Más aún, no todos los que simpatizan con la causa pueden salir a marchar directamente, por imposibilidad, por miedo o por dificultad, hay también otras formas de pronunciarse para exigir garantías y resultados que son complementarias y permiten articular la protesta. Hay redes de denuncia e información de los sucesos, recolección para el pago de asistencia sanitaria de quienes lo necesitan, discusión en las universidades, de donación para transformar espacios. La protesta solo puede ser gracias a estas iniciativas; cada quien desde sus posibilidades contribuye a lo que se gesta en las calles que, sin lugar a dudas, es lo más definitivo por ser el lugar de ensamblaje de todos estos esfuerzos.
Las manifestaciones de la semana se pronunciaron en contra del asesinato de Javier Ordoñez, de Julieth Ramírez, que son apenas dos de los muchísimos casos de represión y violencia policial que suceden y quedan impunes.
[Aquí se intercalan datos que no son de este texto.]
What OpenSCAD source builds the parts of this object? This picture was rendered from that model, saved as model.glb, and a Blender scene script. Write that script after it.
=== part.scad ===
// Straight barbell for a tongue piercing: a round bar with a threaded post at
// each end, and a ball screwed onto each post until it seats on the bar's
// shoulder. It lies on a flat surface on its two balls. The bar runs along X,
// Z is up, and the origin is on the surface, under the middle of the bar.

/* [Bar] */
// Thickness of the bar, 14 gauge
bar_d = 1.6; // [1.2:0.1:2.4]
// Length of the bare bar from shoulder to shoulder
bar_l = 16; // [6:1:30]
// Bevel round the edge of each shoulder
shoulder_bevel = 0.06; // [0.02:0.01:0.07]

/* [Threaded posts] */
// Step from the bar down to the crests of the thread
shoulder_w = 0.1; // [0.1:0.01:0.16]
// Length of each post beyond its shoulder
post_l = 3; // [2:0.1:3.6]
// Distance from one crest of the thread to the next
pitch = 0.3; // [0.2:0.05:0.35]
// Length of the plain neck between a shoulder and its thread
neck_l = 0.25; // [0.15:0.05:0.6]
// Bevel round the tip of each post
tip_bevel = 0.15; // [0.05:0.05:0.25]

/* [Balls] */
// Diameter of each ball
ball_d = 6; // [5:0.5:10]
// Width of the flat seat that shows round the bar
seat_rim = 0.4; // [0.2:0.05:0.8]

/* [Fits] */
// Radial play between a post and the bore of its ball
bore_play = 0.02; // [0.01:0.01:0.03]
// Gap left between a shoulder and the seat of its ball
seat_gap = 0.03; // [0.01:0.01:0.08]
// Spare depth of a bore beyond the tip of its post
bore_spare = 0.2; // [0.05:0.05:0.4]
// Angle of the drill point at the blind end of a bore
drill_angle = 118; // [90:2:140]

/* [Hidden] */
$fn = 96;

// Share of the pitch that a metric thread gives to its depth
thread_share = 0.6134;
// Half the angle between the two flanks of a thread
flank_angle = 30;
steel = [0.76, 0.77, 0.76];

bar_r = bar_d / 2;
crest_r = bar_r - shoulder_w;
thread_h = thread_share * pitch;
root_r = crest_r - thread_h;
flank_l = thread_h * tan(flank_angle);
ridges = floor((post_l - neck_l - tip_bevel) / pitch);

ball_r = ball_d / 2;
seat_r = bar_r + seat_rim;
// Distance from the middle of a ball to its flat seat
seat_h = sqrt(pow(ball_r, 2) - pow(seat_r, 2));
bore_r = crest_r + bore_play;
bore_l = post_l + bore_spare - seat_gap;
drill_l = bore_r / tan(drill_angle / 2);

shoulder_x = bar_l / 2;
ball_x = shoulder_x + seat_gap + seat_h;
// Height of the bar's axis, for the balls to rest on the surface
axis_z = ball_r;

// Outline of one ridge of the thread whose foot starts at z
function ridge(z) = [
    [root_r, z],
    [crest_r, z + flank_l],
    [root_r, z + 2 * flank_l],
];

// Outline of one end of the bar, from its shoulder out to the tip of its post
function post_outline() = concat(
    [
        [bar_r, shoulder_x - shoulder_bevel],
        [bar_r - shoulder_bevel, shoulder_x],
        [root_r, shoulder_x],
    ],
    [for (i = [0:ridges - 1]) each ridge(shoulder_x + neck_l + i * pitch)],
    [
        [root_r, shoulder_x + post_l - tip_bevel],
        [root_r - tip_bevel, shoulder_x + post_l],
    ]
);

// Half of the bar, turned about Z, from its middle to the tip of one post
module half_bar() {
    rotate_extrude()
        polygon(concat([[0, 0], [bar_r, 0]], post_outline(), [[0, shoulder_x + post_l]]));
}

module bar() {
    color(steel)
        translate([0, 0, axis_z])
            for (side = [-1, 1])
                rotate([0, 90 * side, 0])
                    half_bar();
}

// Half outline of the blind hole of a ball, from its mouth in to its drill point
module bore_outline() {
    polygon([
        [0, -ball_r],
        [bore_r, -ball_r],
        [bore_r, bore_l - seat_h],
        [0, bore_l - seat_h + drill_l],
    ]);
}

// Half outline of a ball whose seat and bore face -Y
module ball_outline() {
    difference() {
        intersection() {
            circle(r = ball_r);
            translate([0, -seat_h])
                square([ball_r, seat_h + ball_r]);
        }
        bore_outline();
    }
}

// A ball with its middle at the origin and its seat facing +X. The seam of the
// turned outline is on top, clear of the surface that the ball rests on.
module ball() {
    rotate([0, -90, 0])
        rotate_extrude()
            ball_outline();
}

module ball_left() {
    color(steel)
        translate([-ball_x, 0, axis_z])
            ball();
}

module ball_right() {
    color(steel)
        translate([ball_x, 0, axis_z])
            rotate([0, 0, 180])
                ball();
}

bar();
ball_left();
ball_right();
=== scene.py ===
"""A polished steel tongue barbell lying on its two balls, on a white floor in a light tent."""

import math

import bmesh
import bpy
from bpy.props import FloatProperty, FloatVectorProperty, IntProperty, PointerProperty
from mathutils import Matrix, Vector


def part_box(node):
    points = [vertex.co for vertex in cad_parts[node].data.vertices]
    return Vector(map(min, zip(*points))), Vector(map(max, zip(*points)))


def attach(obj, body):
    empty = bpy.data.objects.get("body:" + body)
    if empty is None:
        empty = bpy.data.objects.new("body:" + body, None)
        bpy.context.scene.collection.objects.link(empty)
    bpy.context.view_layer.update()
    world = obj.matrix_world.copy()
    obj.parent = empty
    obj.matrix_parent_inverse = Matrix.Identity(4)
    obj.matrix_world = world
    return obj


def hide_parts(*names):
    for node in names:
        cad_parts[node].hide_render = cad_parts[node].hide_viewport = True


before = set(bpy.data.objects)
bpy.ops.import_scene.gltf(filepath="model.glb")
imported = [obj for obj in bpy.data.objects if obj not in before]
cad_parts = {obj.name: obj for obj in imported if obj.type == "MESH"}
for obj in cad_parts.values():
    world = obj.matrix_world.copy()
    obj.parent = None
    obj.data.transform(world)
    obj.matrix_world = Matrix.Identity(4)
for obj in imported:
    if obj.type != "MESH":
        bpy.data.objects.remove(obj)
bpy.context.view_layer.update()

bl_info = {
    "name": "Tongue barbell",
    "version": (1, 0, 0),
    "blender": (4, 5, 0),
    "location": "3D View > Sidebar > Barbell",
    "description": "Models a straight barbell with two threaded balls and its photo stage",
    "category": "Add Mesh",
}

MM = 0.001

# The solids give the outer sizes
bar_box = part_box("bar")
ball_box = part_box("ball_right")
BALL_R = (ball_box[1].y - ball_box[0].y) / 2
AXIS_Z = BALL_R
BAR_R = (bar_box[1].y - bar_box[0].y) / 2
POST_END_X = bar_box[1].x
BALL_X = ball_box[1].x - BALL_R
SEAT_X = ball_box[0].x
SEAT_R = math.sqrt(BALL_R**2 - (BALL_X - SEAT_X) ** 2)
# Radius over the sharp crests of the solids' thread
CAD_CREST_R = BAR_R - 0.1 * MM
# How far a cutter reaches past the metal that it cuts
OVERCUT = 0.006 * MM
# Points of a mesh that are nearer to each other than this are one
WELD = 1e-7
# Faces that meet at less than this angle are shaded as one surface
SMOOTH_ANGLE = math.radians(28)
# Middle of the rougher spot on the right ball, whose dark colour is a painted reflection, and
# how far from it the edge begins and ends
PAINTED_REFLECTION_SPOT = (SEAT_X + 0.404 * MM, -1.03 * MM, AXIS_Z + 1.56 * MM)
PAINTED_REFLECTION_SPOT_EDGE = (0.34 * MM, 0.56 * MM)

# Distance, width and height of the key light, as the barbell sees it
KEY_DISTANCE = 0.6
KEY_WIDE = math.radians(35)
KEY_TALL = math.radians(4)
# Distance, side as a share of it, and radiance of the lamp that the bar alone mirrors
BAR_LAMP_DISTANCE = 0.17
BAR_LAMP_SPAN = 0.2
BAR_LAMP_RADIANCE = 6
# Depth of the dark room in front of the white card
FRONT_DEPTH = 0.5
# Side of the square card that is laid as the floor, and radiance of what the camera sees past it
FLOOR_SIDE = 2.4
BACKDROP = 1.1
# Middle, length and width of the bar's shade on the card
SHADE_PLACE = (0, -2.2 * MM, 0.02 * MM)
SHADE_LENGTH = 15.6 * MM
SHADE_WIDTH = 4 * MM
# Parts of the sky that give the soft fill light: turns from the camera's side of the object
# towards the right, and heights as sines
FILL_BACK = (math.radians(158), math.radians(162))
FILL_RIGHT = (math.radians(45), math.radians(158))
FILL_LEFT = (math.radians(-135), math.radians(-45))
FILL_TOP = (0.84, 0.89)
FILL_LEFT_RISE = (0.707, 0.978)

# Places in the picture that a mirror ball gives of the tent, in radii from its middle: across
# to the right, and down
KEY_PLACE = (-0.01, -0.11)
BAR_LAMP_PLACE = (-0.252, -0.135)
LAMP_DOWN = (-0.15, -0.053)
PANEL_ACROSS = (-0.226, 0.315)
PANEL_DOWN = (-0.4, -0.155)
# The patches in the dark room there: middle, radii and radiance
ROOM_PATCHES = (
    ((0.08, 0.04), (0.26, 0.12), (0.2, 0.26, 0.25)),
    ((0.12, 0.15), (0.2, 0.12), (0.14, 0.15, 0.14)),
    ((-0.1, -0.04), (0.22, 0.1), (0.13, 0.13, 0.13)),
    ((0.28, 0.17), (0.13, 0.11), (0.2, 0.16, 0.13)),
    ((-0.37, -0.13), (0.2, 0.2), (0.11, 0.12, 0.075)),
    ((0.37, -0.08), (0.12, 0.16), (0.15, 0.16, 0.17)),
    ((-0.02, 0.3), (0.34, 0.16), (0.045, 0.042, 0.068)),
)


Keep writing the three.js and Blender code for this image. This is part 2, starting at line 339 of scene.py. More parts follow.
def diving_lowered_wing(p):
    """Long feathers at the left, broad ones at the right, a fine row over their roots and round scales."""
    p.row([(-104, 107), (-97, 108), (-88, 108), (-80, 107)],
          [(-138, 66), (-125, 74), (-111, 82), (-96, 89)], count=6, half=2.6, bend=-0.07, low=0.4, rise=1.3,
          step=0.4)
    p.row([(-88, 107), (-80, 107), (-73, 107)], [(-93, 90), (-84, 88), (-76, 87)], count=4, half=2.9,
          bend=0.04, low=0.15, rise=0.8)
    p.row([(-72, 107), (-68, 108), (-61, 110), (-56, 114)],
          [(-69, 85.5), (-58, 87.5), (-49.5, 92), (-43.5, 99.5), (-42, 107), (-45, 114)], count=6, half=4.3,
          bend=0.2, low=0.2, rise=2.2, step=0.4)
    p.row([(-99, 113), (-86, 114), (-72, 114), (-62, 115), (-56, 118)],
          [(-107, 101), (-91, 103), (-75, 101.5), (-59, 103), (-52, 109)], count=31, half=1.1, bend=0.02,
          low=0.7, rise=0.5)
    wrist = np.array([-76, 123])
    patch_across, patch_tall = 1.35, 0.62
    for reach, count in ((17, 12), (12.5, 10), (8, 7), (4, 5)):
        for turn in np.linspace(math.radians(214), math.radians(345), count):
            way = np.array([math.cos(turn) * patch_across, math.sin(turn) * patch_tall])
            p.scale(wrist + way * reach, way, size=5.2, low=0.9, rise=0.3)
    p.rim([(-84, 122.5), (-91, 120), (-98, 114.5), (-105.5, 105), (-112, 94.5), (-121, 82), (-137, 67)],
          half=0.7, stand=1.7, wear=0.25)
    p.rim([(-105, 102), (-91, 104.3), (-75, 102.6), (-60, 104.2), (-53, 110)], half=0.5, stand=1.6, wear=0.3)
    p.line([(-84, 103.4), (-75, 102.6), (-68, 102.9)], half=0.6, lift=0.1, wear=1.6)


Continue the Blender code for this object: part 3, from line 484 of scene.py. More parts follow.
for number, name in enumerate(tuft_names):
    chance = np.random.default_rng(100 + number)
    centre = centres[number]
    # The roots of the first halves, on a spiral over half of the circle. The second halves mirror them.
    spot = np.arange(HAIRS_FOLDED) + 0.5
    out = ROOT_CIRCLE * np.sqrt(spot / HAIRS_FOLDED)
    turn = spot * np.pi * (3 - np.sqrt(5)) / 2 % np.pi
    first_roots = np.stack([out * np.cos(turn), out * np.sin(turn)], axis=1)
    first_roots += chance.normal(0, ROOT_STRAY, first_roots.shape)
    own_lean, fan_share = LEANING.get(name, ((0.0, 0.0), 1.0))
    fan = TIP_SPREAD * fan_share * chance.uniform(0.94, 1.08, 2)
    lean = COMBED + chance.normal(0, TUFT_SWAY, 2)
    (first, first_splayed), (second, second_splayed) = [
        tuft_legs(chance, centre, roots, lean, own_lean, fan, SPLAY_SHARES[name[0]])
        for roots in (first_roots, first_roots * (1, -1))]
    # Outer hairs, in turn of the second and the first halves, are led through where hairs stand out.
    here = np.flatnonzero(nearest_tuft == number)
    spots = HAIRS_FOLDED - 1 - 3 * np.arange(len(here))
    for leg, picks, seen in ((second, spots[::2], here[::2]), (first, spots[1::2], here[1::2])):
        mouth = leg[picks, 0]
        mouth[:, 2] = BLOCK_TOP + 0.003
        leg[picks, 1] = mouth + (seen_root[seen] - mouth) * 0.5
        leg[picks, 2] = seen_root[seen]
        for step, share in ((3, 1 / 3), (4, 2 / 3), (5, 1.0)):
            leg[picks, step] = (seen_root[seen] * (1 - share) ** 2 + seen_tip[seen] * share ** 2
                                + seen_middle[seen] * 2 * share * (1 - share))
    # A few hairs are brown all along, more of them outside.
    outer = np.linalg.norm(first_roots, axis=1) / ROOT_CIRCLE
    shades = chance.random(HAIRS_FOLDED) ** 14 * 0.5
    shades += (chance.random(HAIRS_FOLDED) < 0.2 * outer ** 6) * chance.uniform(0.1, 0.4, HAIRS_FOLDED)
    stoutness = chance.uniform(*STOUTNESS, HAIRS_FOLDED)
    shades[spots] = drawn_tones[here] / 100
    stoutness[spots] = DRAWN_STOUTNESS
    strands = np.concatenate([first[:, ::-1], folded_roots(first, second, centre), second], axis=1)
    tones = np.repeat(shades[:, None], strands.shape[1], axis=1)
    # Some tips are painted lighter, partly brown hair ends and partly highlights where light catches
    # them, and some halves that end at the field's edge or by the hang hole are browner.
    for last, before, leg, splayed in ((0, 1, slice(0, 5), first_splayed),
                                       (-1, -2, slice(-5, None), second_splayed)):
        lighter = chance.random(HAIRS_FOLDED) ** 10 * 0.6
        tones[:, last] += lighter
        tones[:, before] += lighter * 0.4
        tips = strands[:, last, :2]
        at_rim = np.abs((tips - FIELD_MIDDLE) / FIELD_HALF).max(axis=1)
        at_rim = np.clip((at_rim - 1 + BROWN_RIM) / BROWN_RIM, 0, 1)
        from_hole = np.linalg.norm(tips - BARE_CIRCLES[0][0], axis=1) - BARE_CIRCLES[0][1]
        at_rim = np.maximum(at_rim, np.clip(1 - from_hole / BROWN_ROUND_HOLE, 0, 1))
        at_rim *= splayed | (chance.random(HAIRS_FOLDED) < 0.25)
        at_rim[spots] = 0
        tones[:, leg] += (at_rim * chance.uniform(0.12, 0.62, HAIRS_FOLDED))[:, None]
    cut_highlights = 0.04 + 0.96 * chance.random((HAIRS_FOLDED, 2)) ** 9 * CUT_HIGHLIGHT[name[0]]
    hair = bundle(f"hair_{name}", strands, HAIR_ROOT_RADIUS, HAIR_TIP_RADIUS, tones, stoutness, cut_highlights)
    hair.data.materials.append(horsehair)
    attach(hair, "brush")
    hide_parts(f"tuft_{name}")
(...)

Las acciones fueron dirigidas específicamente a espacios símbolicos llenos de crímenes que han visto los más altos atropellos a los derechos de los ciudadanos. Aquí el lugar de enunciación importa, porque difícilmente alguien habrá vivido la violencia, la precariedad o el dolor que llevan a romper cosas y a arriesgarse a ser asesinado o torturado por la Policía en estas condiciones. Juzgar en esos términos es extremadamente revictimizante y cómplice, y además, no tiene ningún sentido. Nadie le enseña a nadie como protestar, y en el afán por desconocer lo que motiva estas reacciones, solo se recrudecen los crímenes y aumentan las víctimas civiles.
El estado está para proteger y la protesta está para perturbar ¿Qué hacemos defendiendo una institución que maltrata y por qué le pedimos moderación a lo que debe incomodar?